Children’s author: I was Eton’s only openly gay student
A childen’s author who was once one of the only openly gay schoolboys at Eton College has praised the institution.
Piers Torday, who was last year awarded the Guardian children’s fiction prize this month for book The Dark Wild, attended the institution – considered the most elite school in the country – in the 1980s.
He spoke to the Daily Beast about being the only openly gay student at the time – out of 1500 pupils.
Mr Torday said: “There was some sniggering, but there was certainly no upsetting or traumatic bullying.
“What there were instead, because of course it was bloody Eton, were lots of quite intense intellectual arguments, more like the kind of political arguments you would see being played out about homosexuality – ‘Is it natural? Is it right?’
“By and large I was so lucky because everyone at school was pretty supportive. Of course I wasn’t happy at times, and the way I came out was kind of by mistake.”
“I just told someone. We were out rowing or something and I told him without really thinking; is this the right person to tell? Is he ready?
“I recall myself how fast the news spread through the school.
“People’s response was curiosity. I didn’t get one classic, ‘You’re a faggot’, there was none of that.
“In the end it was a very happy experience but if I’d thought about it a bit more I probably would have been a bit more cautious about it.
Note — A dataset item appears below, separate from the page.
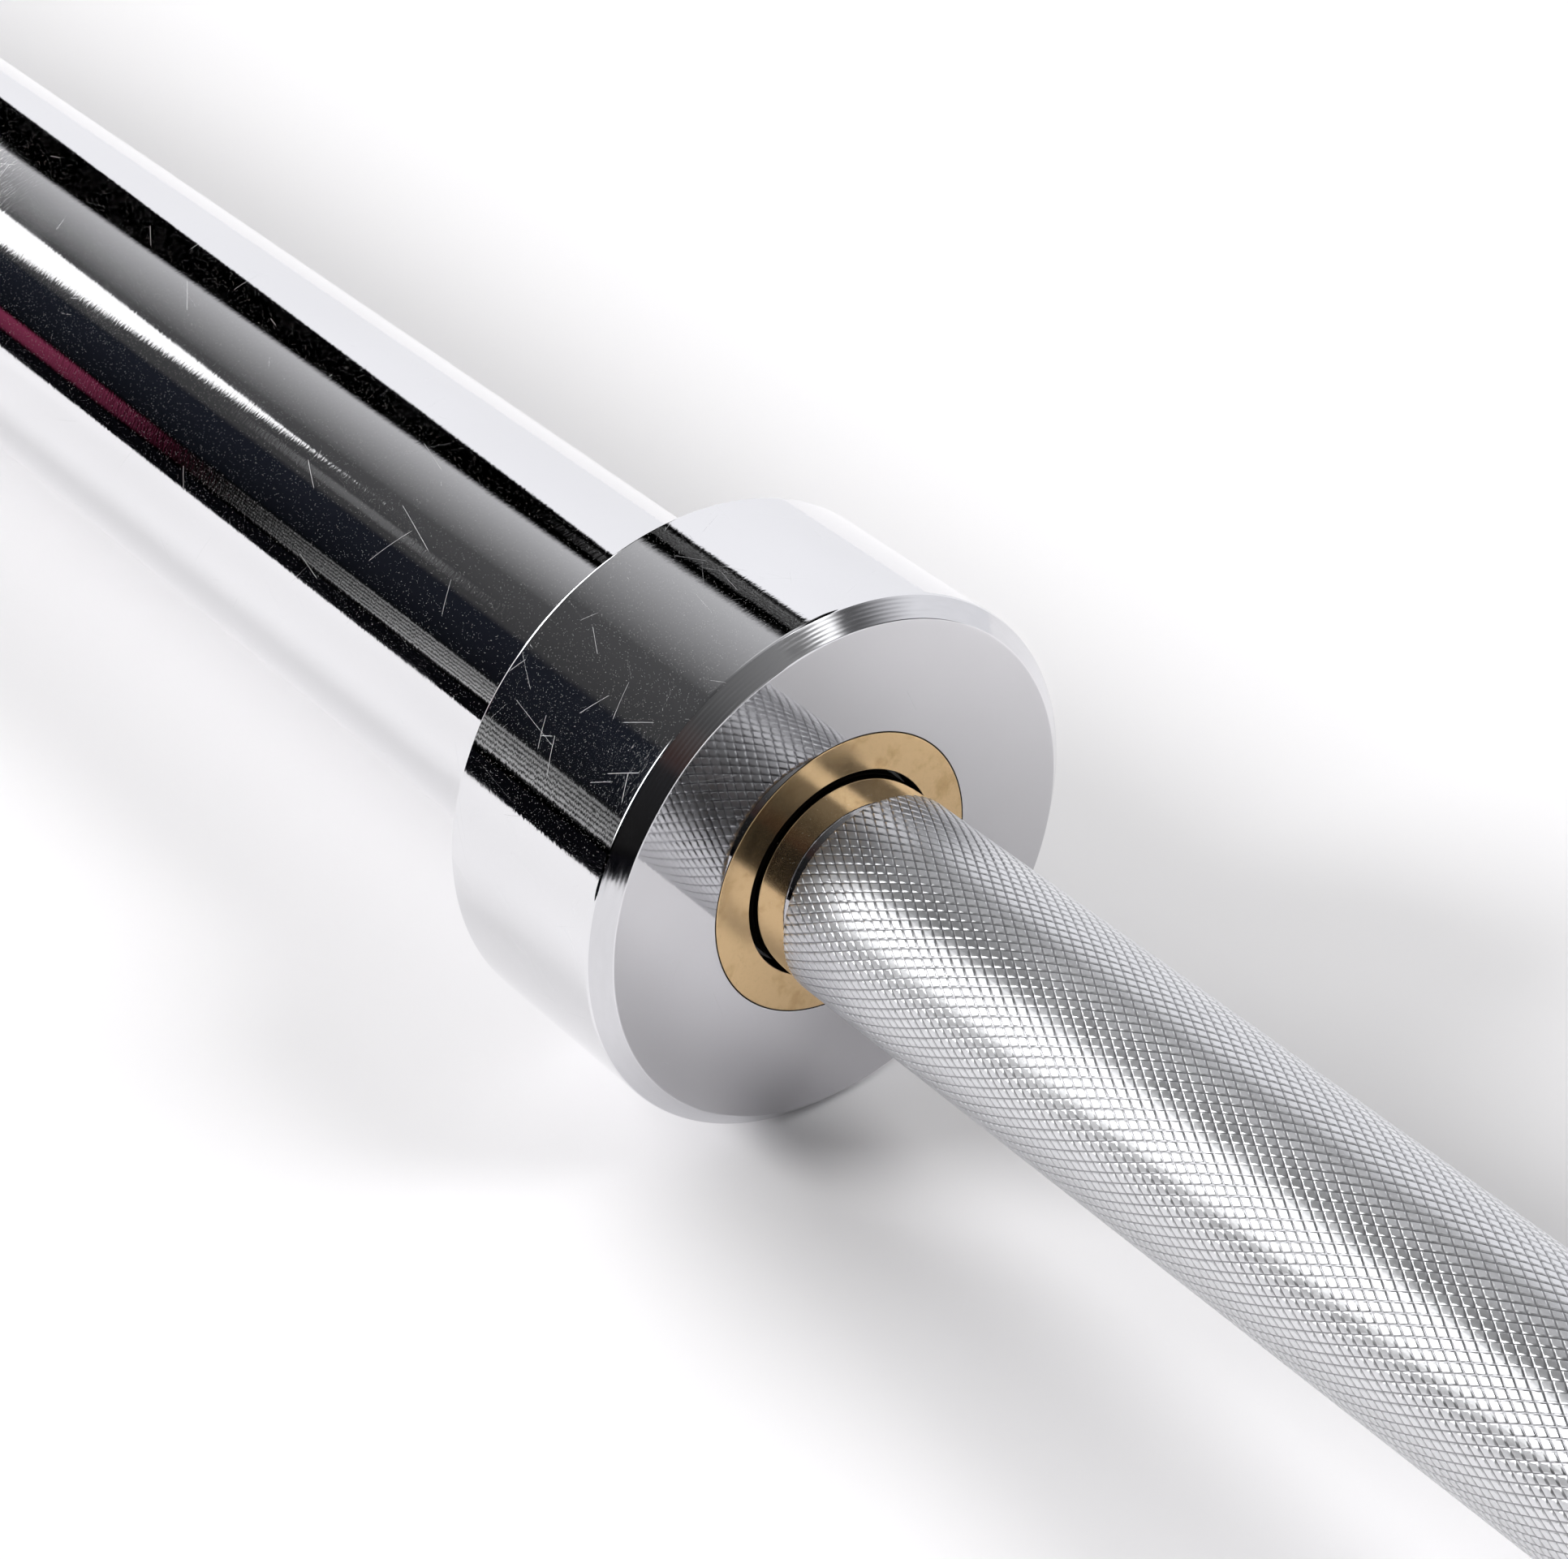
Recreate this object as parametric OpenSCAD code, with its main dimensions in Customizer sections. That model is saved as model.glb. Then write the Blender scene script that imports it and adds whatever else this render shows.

“But by and large, what I’ve always thought about Eton is that people were very supportive, given that it was late 80s, early 90s and the papers were full of headlines about people battling to block the age of consent and AIDS.”
Mr Torday is now head of a club for gay Eton alumni – the Dragonflies.
He said: “Now we’ve got someone who left Eton in 1946 and somebody who left Eton in 2012. There are kids at the school now who are basically out.”